Cydney S. Posner is special counsel at Cooley LLP. This post is based on a Cooley memorandum by Ms. Posner.

On September 23, 2020, the SEC voted (by a vote of three to two) to adopt amendments to the rules related to its whistleblower program. The program provides for awards in an amount between 10% and 30% of the monetary sanctions collected in the SEC action based on the whistleblower’s original information. It is widely acknowledged that the program, which has been in place for about ten years, has been a resounding success. According to the press release, since inception, the SEC has obtained over $2.5 billion in financial remedies based on whistleblower tips. Most of those funds have been, or are scheduled to be, returned to affected investors. In addition, since inception, the SEC has awarded approximately $523 million to 97 individuals in whistleblower awards, with the five largest awards—two at $50 million, and one each at $39 million, $37 million and $33 million—made in the past three and a half years. So why mess with success? The press release indicates that the amendments “are intended to provide greater transparency, efficiency and clarity, and to strengthen and bolster the program in several ways.

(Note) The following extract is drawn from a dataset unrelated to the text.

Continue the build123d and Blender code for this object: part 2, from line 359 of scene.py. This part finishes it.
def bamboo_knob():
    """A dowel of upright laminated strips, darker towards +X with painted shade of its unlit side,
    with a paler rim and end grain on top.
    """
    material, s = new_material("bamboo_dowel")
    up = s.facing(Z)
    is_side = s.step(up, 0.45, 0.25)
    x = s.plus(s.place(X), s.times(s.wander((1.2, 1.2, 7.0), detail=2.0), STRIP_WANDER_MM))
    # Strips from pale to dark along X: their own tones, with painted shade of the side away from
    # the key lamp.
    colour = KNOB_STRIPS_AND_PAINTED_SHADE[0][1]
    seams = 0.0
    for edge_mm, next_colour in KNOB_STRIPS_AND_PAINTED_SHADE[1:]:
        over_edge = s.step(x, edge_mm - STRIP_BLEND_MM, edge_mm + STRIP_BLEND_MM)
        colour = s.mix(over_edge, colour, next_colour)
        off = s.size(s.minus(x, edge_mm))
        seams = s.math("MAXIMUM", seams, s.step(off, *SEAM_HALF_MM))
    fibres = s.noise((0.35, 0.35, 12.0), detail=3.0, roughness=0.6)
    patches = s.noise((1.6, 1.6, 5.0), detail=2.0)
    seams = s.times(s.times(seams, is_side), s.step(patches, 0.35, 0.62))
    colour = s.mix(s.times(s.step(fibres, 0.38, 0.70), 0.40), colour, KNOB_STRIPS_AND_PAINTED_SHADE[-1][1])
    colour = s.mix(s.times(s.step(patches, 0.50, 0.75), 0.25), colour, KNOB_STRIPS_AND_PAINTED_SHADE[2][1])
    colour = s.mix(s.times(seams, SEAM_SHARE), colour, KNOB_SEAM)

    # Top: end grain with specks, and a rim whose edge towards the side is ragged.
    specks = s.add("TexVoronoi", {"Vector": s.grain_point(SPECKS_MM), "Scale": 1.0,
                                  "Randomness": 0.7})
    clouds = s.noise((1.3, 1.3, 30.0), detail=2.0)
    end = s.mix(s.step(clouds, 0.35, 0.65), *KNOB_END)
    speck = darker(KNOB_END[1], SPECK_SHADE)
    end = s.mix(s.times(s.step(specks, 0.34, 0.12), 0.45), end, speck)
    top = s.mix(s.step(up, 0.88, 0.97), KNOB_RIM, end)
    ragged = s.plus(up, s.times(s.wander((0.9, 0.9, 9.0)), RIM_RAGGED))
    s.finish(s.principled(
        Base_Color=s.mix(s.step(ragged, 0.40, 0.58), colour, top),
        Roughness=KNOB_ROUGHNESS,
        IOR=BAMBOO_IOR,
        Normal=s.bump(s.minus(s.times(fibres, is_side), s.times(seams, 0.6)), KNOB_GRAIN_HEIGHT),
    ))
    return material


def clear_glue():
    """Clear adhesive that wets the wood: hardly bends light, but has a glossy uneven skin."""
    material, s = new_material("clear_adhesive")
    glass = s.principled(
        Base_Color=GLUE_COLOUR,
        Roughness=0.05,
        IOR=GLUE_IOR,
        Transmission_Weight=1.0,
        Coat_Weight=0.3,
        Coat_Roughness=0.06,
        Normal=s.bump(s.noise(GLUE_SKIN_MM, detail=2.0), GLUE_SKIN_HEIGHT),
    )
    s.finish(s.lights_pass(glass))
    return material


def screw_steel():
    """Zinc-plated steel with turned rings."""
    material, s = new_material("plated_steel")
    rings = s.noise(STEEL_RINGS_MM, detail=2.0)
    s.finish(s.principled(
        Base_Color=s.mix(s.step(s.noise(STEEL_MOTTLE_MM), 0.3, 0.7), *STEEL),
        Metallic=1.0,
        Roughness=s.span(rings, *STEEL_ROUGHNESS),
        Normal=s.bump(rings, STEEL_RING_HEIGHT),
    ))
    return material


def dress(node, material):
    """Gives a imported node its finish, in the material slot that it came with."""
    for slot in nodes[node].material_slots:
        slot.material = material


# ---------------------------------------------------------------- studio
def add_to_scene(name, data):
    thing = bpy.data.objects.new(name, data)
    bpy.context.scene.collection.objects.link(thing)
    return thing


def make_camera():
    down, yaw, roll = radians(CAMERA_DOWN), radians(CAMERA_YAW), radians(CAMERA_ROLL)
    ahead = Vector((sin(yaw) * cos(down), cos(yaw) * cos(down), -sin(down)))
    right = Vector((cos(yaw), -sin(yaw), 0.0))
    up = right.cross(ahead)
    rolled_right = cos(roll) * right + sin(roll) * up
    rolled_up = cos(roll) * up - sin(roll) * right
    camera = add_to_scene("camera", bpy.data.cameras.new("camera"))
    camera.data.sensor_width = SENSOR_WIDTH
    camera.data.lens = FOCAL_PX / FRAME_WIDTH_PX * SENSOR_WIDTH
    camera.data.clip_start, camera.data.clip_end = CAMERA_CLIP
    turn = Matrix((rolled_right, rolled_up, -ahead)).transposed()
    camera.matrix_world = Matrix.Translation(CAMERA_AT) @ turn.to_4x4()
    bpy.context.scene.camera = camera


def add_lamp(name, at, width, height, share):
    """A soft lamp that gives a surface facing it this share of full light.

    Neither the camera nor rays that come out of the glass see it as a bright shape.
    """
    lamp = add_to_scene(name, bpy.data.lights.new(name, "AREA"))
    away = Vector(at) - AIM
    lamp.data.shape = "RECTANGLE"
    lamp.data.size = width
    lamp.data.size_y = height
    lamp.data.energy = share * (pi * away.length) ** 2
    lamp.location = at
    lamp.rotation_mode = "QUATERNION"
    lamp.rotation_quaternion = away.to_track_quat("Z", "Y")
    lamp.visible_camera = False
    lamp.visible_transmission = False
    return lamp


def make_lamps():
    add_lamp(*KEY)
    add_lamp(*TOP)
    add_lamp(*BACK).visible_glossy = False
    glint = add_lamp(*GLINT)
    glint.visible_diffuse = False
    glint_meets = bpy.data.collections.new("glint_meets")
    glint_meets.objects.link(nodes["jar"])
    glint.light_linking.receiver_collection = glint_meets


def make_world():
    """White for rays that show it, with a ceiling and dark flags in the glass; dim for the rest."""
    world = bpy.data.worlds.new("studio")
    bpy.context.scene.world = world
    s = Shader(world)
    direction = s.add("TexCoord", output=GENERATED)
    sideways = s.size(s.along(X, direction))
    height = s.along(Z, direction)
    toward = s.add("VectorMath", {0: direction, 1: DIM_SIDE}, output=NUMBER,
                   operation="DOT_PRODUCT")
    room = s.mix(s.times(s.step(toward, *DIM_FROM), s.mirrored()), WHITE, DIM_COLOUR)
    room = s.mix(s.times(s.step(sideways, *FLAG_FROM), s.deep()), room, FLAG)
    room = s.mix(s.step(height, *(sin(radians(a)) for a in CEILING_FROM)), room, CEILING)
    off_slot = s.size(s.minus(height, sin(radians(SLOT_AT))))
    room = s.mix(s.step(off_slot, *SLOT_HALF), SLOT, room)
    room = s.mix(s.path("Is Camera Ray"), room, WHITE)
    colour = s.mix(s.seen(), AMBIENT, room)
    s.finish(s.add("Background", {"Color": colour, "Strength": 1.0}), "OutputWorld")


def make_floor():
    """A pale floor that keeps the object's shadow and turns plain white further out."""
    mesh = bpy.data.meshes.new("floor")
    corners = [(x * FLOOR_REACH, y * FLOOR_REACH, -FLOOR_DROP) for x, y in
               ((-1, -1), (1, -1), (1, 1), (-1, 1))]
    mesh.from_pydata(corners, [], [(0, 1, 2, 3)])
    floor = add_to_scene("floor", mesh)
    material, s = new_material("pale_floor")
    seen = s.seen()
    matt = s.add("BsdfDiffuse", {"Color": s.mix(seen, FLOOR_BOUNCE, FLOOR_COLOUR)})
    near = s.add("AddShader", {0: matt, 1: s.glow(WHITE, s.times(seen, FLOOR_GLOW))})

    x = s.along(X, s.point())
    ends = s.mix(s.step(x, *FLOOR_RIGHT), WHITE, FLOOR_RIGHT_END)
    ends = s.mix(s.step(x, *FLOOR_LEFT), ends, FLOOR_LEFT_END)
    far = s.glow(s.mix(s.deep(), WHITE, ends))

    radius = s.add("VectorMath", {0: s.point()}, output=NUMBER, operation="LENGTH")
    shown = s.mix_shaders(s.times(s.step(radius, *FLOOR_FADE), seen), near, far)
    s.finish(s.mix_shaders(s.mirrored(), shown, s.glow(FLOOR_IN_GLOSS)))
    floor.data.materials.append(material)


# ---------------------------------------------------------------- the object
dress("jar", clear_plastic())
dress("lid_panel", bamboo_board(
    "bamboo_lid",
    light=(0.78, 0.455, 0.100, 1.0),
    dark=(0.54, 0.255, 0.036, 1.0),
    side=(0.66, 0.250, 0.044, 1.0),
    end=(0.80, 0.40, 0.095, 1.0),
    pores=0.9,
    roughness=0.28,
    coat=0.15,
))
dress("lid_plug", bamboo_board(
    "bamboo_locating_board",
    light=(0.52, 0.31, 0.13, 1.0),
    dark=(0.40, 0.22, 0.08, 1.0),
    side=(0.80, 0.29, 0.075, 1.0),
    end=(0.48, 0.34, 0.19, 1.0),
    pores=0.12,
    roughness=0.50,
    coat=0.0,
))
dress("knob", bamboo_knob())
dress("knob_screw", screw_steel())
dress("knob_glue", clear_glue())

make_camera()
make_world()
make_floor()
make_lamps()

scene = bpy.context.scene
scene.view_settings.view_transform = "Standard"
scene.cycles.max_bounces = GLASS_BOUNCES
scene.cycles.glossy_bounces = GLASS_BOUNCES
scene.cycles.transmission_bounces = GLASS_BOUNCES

The rule amendments increase efficiencies around the review and processing of whistleblower award claims, and provide the Commission with additional tools to appropriately reward meritorious whistleblowers for their efforts and contributions to a successful matter.” The SEC also adopted interpretive guidance regarding the meaning of “independent analysis” as used in the definition of “original information,” and the SEC’s whistleblower office released guidance for award determinations. Although the final amendments may sound anodyne, the discussion at the SEC’s open meeting was quite contentious. The amendments to the whistleblower rules become effective 30 days after publication in the Federal Register.